When inserting data into warehouse tables, knowing the column definitions, data types, and constraints prevents runtime errors. A data catalog makes these definitions searchable. Dawiso's business glossary provides canonical column definitions so teams writing INSERT statements know exactly what format each column expects.
Bulk Loading Alternatives
When INSERT is too slow — loading millions of rows from CSV files, migrating between systems, or populating a data warehouse — databases offer dedicated bulk loading tools that bypass the SQL parser and write directly to storage.
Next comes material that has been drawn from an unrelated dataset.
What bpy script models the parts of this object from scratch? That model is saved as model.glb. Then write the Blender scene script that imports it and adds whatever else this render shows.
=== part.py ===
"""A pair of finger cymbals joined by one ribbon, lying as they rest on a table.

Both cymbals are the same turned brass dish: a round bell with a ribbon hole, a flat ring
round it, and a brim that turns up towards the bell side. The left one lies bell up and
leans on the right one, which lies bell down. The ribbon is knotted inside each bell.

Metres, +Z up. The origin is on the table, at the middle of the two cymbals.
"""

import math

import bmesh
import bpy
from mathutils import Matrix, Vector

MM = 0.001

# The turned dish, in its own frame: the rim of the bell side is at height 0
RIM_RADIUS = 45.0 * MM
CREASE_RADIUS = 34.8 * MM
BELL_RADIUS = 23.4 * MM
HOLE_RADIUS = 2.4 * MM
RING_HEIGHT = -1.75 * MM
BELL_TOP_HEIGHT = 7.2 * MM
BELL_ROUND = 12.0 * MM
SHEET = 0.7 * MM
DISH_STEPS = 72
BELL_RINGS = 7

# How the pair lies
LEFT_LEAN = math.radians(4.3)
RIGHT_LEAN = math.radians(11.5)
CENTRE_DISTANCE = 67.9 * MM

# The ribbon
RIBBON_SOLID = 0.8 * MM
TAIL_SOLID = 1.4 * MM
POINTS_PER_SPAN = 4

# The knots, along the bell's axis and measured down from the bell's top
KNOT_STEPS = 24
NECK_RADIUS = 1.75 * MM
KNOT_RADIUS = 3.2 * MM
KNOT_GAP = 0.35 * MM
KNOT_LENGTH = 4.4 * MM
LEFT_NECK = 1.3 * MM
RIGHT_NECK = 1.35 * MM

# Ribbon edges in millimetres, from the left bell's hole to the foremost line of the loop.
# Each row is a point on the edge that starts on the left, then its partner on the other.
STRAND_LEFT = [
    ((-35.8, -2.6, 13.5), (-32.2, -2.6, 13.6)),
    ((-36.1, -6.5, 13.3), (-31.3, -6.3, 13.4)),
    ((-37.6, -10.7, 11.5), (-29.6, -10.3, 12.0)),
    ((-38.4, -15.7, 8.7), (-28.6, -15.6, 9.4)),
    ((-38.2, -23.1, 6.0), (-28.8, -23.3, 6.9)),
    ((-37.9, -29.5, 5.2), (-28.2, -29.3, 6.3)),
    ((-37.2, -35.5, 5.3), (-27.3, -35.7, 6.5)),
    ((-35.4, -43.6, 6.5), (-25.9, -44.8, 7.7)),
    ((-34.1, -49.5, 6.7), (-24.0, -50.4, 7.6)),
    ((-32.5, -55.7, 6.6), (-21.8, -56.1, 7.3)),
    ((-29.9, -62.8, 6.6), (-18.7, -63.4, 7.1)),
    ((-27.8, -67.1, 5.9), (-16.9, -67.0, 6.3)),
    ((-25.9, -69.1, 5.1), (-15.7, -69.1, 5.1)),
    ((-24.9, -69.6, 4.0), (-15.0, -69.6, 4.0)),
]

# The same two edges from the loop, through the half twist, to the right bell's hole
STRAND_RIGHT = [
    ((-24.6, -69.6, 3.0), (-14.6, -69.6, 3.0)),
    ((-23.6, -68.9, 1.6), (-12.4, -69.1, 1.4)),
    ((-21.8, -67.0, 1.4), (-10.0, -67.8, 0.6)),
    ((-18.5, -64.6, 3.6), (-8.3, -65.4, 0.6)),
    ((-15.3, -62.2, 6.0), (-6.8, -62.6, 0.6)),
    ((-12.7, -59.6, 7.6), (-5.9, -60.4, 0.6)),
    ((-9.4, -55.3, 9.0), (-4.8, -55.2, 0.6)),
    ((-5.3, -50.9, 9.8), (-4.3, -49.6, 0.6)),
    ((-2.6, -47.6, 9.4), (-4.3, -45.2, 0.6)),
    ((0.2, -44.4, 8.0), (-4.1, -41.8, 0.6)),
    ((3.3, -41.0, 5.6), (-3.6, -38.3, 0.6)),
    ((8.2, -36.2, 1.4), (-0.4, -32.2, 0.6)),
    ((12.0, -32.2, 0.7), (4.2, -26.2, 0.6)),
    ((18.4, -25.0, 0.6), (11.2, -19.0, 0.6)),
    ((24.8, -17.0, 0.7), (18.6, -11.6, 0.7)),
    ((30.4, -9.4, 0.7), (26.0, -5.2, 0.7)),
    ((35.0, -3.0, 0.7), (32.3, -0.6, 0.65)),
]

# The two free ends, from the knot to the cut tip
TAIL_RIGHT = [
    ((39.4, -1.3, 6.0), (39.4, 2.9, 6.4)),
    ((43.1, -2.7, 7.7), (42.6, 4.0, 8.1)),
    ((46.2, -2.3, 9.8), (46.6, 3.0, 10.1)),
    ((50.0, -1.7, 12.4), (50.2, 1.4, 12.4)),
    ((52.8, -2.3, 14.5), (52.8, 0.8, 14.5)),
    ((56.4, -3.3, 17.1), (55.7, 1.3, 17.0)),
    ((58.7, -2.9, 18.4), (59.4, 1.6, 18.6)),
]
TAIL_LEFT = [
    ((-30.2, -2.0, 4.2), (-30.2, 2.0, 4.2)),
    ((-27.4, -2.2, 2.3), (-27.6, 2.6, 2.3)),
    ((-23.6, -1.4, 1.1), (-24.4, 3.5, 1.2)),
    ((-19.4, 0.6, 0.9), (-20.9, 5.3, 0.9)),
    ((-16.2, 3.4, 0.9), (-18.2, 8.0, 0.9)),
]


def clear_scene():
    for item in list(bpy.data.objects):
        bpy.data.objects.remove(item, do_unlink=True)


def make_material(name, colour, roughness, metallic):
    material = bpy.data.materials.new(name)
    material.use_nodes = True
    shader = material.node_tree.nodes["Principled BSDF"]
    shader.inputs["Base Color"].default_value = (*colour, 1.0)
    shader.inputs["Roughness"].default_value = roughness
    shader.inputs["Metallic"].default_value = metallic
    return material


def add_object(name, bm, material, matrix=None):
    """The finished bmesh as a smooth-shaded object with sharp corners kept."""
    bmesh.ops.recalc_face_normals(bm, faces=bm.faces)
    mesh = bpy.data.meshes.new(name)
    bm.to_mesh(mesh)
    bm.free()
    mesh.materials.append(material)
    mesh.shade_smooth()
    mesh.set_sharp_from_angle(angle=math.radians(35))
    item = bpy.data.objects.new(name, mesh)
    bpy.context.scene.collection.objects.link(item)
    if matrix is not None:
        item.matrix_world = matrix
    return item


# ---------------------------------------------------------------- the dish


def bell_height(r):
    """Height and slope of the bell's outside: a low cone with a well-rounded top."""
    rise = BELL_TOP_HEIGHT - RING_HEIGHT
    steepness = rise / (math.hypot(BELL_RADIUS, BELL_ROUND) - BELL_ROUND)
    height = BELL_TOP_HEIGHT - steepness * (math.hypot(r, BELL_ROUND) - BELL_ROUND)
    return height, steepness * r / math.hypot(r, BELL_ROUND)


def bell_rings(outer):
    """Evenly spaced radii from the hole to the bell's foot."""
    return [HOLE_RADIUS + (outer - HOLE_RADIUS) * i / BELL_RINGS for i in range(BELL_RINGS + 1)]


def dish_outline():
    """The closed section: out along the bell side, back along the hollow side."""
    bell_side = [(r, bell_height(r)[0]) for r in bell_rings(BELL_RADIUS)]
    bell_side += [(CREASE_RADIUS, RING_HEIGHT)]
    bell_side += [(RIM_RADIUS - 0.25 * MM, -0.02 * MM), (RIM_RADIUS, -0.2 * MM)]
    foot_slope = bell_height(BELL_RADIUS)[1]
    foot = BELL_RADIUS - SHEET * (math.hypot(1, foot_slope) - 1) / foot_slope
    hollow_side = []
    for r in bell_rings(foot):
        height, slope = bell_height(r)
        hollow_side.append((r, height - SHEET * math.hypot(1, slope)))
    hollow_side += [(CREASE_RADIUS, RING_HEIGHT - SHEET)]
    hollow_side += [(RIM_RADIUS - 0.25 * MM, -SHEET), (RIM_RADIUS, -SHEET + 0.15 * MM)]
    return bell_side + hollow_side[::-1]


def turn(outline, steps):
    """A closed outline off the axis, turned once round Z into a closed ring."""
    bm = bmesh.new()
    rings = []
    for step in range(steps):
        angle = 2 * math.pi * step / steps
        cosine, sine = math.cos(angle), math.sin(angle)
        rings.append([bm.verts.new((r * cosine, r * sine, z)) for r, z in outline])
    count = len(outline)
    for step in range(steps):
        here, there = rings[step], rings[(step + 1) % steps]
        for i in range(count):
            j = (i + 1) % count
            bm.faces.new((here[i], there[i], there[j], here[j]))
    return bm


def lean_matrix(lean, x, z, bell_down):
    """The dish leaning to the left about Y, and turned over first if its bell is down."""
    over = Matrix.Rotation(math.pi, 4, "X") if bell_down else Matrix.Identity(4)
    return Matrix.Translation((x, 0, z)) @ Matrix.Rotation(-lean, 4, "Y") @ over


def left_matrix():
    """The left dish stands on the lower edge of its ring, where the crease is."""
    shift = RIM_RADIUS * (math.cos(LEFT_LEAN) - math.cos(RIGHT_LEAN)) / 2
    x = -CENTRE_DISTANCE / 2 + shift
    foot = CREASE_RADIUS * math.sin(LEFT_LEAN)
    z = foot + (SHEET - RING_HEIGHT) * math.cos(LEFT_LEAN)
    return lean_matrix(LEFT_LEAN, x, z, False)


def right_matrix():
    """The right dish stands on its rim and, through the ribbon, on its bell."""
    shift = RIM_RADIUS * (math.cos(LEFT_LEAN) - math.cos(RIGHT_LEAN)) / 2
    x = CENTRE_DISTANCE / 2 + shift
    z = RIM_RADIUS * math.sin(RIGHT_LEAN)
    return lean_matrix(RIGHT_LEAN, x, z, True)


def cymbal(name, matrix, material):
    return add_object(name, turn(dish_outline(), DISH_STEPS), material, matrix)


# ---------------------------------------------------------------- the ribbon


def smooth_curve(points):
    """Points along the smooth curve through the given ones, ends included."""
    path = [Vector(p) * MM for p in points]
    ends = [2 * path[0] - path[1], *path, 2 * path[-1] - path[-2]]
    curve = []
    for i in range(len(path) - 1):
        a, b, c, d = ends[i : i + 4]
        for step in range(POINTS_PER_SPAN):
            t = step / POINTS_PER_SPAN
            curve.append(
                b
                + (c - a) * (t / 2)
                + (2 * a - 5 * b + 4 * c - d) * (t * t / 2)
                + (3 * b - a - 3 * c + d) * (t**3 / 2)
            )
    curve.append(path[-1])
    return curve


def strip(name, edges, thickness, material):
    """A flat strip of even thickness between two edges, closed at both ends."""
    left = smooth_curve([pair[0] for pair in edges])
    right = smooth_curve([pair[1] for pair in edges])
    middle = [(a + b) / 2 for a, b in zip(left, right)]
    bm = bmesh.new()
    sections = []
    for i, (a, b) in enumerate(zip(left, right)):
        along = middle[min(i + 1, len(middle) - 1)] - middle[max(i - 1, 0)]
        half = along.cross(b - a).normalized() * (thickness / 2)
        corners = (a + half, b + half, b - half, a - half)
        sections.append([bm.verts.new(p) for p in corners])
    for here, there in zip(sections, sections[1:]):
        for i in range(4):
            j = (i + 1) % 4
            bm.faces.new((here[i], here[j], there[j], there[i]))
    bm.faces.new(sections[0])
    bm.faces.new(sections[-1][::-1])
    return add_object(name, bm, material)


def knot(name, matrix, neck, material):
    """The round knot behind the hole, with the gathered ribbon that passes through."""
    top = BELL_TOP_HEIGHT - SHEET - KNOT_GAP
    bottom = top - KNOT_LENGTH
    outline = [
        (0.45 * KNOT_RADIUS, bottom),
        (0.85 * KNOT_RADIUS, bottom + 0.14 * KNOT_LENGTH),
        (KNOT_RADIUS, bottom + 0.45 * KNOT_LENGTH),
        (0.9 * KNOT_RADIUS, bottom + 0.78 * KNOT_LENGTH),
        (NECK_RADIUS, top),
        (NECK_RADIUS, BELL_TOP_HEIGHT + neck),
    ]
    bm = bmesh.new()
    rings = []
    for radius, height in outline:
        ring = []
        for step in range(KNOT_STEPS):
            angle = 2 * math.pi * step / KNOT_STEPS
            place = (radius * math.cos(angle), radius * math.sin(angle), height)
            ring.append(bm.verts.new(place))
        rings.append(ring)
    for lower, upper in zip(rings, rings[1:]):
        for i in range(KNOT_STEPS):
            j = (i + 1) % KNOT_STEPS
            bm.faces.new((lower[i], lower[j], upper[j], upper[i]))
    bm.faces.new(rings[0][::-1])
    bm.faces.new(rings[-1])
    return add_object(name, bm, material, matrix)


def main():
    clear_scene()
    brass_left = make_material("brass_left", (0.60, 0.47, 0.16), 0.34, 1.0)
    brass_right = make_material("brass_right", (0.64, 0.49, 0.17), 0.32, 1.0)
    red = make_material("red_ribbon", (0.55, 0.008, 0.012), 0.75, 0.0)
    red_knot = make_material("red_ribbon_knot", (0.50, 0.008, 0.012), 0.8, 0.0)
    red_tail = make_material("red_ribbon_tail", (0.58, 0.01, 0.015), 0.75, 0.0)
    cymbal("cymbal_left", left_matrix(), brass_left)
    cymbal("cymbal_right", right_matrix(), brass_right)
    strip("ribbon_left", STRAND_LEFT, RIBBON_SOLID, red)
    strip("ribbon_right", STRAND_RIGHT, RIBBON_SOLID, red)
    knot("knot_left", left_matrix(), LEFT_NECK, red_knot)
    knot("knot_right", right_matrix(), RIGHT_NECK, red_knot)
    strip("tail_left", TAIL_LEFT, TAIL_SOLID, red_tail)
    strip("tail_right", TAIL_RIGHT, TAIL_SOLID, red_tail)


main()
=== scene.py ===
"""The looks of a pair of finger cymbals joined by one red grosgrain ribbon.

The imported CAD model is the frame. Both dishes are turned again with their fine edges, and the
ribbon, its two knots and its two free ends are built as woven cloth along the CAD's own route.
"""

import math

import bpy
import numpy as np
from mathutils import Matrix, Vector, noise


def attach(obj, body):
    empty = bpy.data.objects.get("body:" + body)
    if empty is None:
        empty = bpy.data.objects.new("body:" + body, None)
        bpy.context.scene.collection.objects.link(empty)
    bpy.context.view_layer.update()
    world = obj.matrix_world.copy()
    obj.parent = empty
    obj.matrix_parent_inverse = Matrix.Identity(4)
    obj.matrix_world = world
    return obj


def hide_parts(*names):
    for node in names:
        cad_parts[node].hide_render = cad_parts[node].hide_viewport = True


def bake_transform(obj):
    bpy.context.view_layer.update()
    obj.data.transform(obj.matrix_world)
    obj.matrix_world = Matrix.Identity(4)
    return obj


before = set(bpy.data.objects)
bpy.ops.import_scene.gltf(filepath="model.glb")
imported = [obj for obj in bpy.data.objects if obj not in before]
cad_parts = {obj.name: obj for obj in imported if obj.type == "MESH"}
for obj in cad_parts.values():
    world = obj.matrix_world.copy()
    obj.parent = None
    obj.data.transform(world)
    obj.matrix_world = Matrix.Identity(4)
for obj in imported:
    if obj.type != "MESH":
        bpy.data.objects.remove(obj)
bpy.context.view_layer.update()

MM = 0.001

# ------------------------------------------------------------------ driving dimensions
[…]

PostgreSQL COPY is the fastest way to load data from a file:
COPY products (product_name, category, price, stock_quantity)
FROM '/data/products.csv'
WITH (FORMAT csv, HEADER true);
MySQL LOAD DATA INFILE serves the same purpose:
LOAD DATA INFILE '/data/products.csv'
INTO TABLE products
FIELDS TERMINATED BY ','
LINES TERMINATED BY '\n'
IGNORE 1 ROWS
(product_name, category, price, stock_quantity);
SQL Server BULK INSERT and the bcp utility handle high-volume loading with options for batch size, error tolerance, and minimal logging.
For all bulk loading methods, disabling indexes during the load and rebuilding them afterward can cut load time by 50–80%. The database otherwise updates every index for every row inserted. Rebuild once at the end instead.
When bulk load volumes and transformation logic grow complex enough that raw SQL becomes hard to maintain, ETL tools — or the metadata management layer that tracks the pipelines — become the better path.